# Start of Provided data

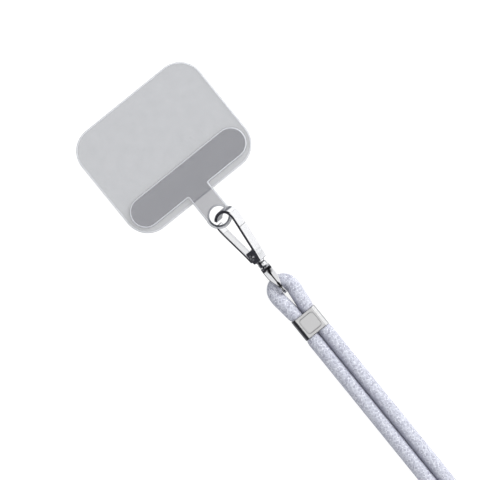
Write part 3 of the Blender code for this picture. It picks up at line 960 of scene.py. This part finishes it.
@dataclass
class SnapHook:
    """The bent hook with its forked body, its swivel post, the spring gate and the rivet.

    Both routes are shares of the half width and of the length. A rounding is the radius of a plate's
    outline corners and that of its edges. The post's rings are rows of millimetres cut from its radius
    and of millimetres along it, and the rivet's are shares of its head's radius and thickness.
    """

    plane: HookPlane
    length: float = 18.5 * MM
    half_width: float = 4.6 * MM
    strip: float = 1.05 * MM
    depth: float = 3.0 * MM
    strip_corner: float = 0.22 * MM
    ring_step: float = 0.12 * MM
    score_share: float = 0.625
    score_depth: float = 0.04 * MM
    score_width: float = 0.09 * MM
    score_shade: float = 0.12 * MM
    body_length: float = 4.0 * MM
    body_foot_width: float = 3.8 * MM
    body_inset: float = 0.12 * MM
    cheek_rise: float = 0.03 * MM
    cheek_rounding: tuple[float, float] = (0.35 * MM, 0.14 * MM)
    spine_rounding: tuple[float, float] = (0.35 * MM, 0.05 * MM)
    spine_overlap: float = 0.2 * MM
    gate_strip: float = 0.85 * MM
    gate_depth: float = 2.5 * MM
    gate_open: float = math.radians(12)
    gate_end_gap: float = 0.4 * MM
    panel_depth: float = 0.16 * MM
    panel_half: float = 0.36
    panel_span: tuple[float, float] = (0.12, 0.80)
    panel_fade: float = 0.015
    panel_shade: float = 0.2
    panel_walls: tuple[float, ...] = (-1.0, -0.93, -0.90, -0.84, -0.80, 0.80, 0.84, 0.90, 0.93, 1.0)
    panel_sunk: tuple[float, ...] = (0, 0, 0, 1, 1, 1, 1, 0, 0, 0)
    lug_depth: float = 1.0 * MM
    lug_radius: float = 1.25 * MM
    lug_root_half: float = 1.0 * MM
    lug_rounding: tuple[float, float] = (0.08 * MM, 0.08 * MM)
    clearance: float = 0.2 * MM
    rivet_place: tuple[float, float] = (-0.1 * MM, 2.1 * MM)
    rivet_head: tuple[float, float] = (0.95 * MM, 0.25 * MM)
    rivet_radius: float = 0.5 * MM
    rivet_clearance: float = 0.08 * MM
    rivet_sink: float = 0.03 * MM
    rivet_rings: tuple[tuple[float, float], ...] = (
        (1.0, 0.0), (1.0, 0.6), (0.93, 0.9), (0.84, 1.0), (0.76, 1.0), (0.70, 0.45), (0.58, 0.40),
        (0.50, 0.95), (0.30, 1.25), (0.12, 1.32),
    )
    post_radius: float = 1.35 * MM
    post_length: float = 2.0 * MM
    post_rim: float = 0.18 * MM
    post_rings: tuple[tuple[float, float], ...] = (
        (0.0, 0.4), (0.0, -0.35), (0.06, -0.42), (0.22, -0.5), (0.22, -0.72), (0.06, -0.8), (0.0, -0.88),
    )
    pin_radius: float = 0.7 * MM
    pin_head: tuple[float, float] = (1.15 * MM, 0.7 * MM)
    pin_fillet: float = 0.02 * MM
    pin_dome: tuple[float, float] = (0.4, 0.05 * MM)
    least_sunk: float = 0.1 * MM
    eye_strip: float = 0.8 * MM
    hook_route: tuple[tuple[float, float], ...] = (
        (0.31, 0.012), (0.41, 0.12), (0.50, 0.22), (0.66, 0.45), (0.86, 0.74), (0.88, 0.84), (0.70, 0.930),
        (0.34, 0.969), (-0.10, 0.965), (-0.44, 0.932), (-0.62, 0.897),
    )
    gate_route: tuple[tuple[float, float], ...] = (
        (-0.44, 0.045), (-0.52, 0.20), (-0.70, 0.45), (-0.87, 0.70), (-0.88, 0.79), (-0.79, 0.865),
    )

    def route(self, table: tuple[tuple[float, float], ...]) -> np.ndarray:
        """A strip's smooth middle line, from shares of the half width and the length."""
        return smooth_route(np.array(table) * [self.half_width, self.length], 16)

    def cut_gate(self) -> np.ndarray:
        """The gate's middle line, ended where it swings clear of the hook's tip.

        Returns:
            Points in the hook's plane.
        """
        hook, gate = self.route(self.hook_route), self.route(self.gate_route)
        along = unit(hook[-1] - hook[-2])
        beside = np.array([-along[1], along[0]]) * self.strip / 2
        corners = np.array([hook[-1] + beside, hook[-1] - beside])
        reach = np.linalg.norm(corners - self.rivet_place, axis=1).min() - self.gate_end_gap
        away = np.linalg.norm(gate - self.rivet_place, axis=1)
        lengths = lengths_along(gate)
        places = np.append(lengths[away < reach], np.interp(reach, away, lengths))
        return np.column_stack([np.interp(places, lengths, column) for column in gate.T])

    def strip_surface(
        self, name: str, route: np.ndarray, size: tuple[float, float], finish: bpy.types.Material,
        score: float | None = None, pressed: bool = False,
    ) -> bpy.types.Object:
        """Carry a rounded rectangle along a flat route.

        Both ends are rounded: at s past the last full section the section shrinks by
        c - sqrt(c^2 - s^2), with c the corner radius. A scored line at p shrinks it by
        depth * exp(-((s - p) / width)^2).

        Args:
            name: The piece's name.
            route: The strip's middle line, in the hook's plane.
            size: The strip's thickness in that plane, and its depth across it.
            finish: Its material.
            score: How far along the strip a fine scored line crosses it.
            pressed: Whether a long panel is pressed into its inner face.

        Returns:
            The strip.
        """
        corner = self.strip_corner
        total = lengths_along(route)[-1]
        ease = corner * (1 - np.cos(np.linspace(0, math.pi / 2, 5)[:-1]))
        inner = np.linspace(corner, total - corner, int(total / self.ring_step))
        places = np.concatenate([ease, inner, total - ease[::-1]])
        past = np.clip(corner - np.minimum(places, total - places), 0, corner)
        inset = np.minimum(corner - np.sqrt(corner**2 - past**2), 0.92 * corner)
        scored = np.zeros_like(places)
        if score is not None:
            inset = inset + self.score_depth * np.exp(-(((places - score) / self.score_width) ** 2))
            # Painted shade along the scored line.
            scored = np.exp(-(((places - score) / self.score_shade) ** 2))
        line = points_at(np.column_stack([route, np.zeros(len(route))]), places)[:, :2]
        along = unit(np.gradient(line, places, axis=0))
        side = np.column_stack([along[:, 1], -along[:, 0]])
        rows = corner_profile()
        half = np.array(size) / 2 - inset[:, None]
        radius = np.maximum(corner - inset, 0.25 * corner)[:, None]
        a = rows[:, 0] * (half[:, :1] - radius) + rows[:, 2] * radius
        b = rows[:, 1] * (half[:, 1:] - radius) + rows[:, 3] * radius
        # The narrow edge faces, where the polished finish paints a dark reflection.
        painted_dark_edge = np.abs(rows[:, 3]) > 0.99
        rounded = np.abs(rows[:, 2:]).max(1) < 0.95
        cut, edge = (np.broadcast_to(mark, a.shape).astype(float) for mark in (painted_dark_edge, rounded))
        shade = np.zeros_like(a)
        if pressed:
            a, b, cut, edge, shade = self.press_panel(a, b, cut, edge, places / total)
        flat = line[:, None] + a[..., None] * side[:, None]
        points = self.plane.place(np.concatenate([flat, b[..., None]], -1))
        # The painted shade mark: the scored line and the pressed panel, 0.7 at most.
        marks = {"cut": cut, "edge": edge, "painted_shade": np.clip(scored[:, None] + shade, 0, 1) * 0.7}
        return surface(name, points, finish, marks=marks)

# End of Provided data

■ **Directions**: Without changing anything, quote the lines from the top of the data to the line that contains "and the rivet.", including that line.

■ **Solution for this exercise**:
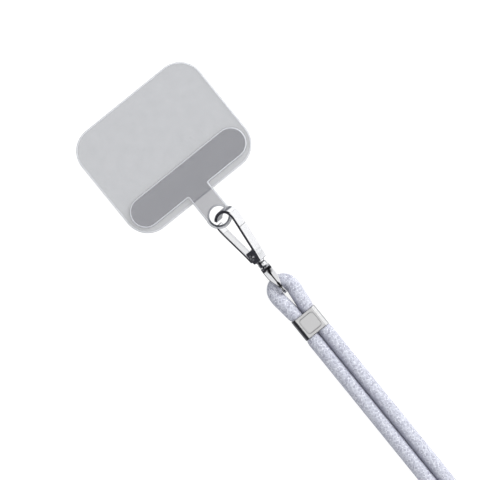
Write part 3 of the Blender code for this picture. It picks up at line 960 of scene.py. This part finishes it.
@dataclass
class SnapHook:
    """The bent hook with its forked body, its swivel post, the spring gate and the rivet.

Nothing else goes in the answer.